I don't know. Compared to an ancient land where people ruled the earth with all-powerful Crystal Magickz, and then accidentally blew themselves up or offended the gods or something, this didn't strike me as inconcievable.

That said: every avenue of occult and magical thought has some straight up insane sets of associations and ideas. Tons of folks believe in ancient aliens, that we'll evolve as a race in 2012 (I am a serious skeptic), & etc.

It should also remembered that early magical experiences and ideas will be fundamentally altered at the point when any practitioner reaches the Tower. After the Tower experience, just once, everything seems to be hypothetical at best, and the utter ignorance of the practitioner becomes well known to himself or herself.

To my mind, we all go to the Tower eventually, normally led down a path of our own unique and half-mad delusions. So, no, I don't get concerned all that much about the Delusions of Otherkin. I'm way more concerned with my own and how they impact others.

3 comments:

Scylla said...

There's also my "Old Hornie" view of things - a Shaman and his helper become so close that they cease to be two, and become one. God help them if they ever reincarnate, because they really will be ONE. They'll just be one that doesn't understand why I wants to run wild in the darkness. They will not understand the mad, horrific, terror and frenzy in their heart that DEMANDS the wild.

Which leads into a post I'm about to make, so I'm gonna STFU.
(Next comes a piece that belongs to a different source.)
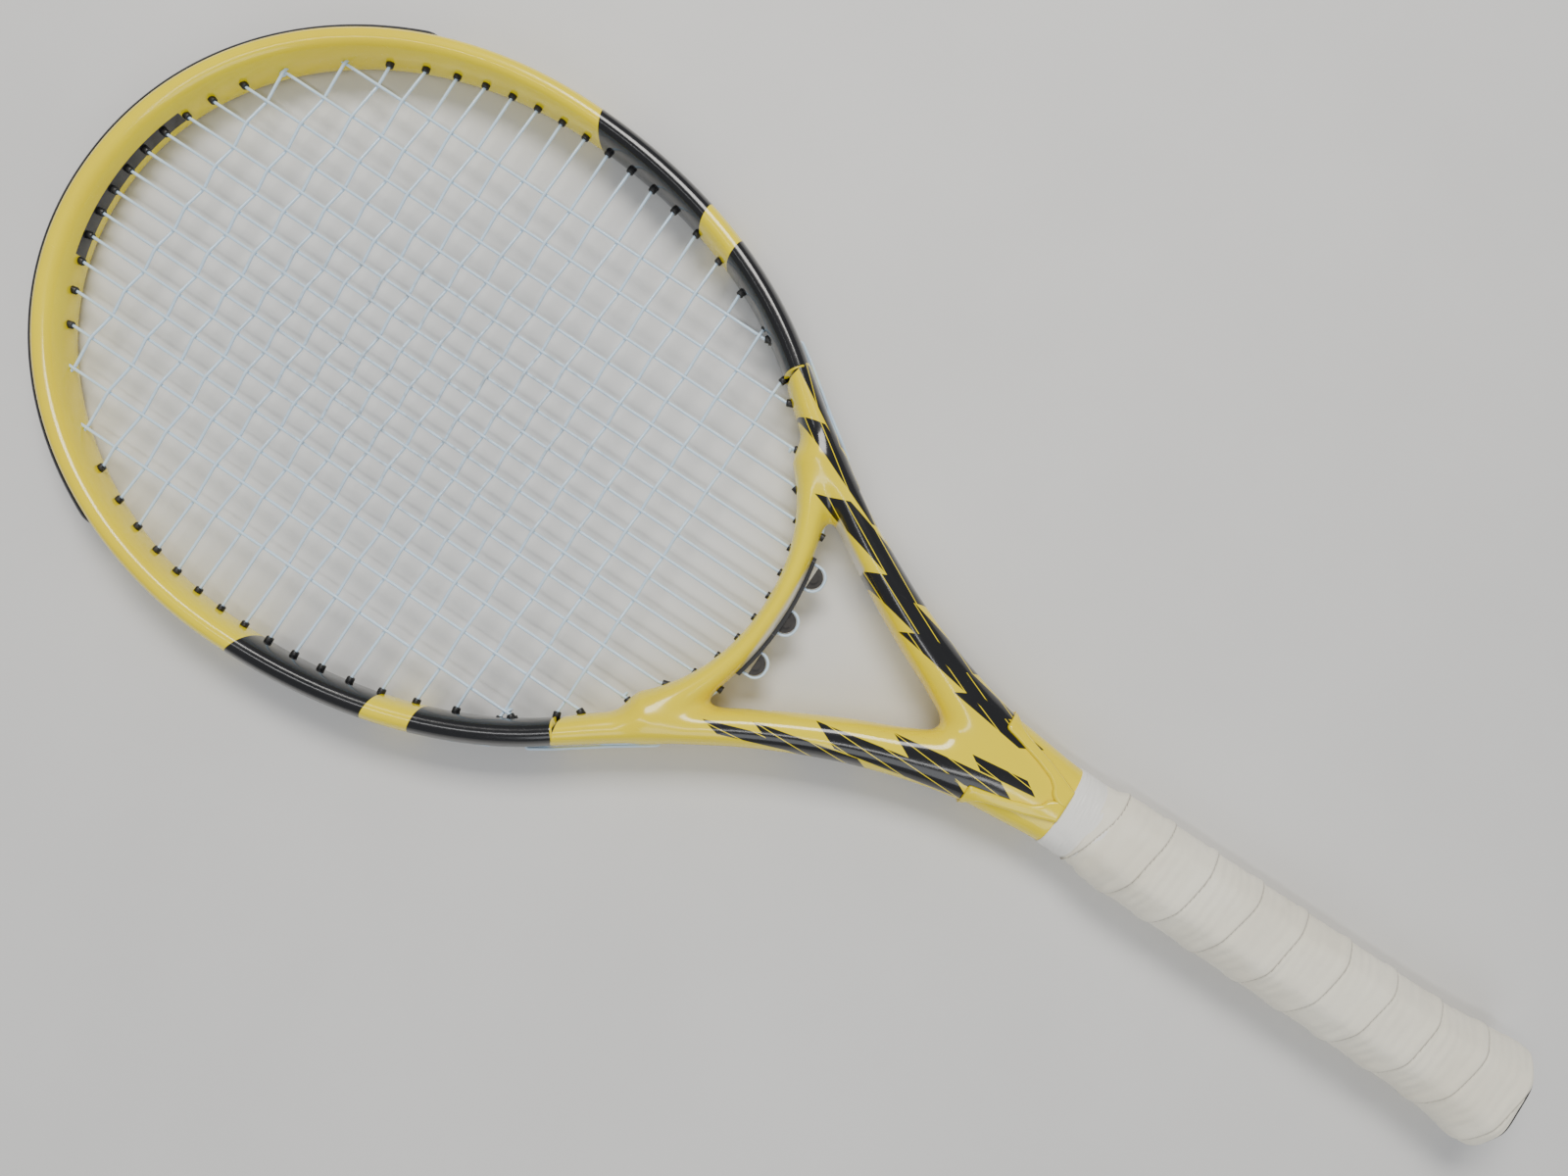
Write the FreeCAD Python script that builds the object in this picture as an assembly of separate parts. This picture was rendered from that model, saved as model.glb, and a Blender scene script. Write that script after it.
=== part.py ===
"""Strung tennis racket: hairpin frame, throat bridge, grommets, woven string bed, gripped handle.

Millimetres. +X runs from the butt end (x = 0) to the head tip, the string plane is z = 0,
and the racket is mirrored about y = 0 apart from its strings.
"""
import FreeCAD
import Part
import math
import os

V = FreeCAD.Vector

# ---------------------------------------------------------------- driving dimensions
overall_length = 685.0
head_width = 270.0             # outside of the frame, across the head
head_centre_from_tip = 160.0   # widest point of the head, measured back from the tip
head_squareness = 2.05         # power of the rounded head outline, 2 is an ellipse
throat_reach = 180.2           # head centre back to the middle of the throat bridge

tube_half_width = 5.8          # frame tube, measured in the string plane
beam_half_tip = 11.5           # frame tube, half height at the tip
beam_half_side = 13.0          # at the sides and shoulders
beam_half_shaft = 11.5         # above the grip
bridge_half_width = 4.85
bridge_half_height = 10.5
tube_wall = 1.7
section_power = 2.4            # how square the frame tube is, 2 is an ellipse

groove_half = 3.2              # channel round the outside of the frame
groove_depth = 2.0
strip_thickness = 0.8
strip_clearance = 0.1
bumper_thickness = 2.0
bumper_half_height = 8.0
bumper_half_angle = 57.0       # degrees either side of the tip
barrel_radius = 1.6
barrel_clearance = 0.05
barrel_reach = 1.5             # bare string between a barrel's end and the string's bend

string_diameter = 1.3
string_gap = 0.05
mains_per_side = 8
main_pitch = 10.5
outer_main_inset = 36.4        # outermost main to the middle of the frame's side
crosses_per_side = 9           # either side of the middle cross
cross_pitch = 11.8
middle_cross_offset = 4.6      # middle cross, from the head centre towards the handle
first_cross_gap = 50.0         # bridge middle to the first cross
last_cross_gap = 36.1          # last cross to the frame's middle at the tip

handle_length = 182.0          # pallets
handle_tube_half_width = 12.5
handle_tube_half_height = 10.0
pallet_half_width = 17.6
pallet_half_height = 15.2
base_grip_thickness = 1.6
overgrip_thickness = 0.7
overgrip_end = 194.0
tape_start = 186.0
tape_end = 206.0
tape_thickness = 0.35
cap_lip_half_width = 22.0
cap_lip_half_height = 16.8
cap_lip_length = 4.5
cap_skirt_end = 30.0
cap_end_wall = 3.0
door_half_width = 8.0
door_half_height = 5.5
door_clearance = 0.3
door_thickness = 2.2
door_leg_length = 0.5

fork_cover_thickness = 0.8
saddle_thickness = 2.4

# ---------------------------------------------------------------- derived sizes
head_centre = overall_length - head_centre_from_tip
head_half = head_width / 2 - tube_half_width
tip_reach = overall_length - bumper_thickness - tube_half_width - head_centre
string_radius = string_diameter / 2
bore_radius = string_radius + 0.1
lane = string_diameter + string_gap
strip_floor = -groove_depth + strip_clearance
run_offset = -groove_depth + strip_thickness + string_radius + string_gap + 0.25
block_end = 206.0              # where the frame leaves the grip
fork_x = 258.0                 # bottom of the open throat


# ---------------------------------------------------------------- outline of the frame
def head_point(angle):
    """Point of the head's middle line; angle 0 is the tip, 180 degrees the bridge."""
    c = math.cos(angle)
    s = math.sin(angle)
    reach = tip_reach if c >= 0 else throat_reach
    x = head_centre + math.copysign(abs(c) ** (2 / head_squareness), c) * reach
    y = math.copysign(abs(s) ** (2 / head_squareness), s) * head_half
    return x, y


def head_y(x):
    """Half width of the head's middle line at x."""
    reach = tip_reach if x >= head_centre else throat_reach
    share = min(1.0, abs(x - head_centre) / reach)
    return head_half * (1 - share ** head_squareness) ** (1 / head_squareness)


def head_normal(x, y):
    """Outward direction of the head's middle line, nearest to a point beside it."""
    power = head_squareness
    reach = tip_reach if x >= head_centre else throat_reach
    gx = abs((x - head_centre) / reach) ** (power - 1) / reach
    gy = abs(y / head_half) ** (power - 1) / head_half
    length = math.hypot(gx, gy)
    return math.copysign(gx / length, x - head_centre), math.copysign(gy / length, y)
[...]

Incidentally, Psyvamps might fall into the Otherkin territory in the same way Traditional Witches might - Most of them believe themselves to be the offshoots of the Nephilim, either their blood progeny, or the Fallen themselves, a narrative anyone familiar with Howard will grok.

Rose Weaver said...

(nods in full agreement with your last two paragraphs)

Gordon said...

*nods in agreement with Rose's nodding.*

I'm liking these Otherkin thoughts, Mr Faust. Good stuff.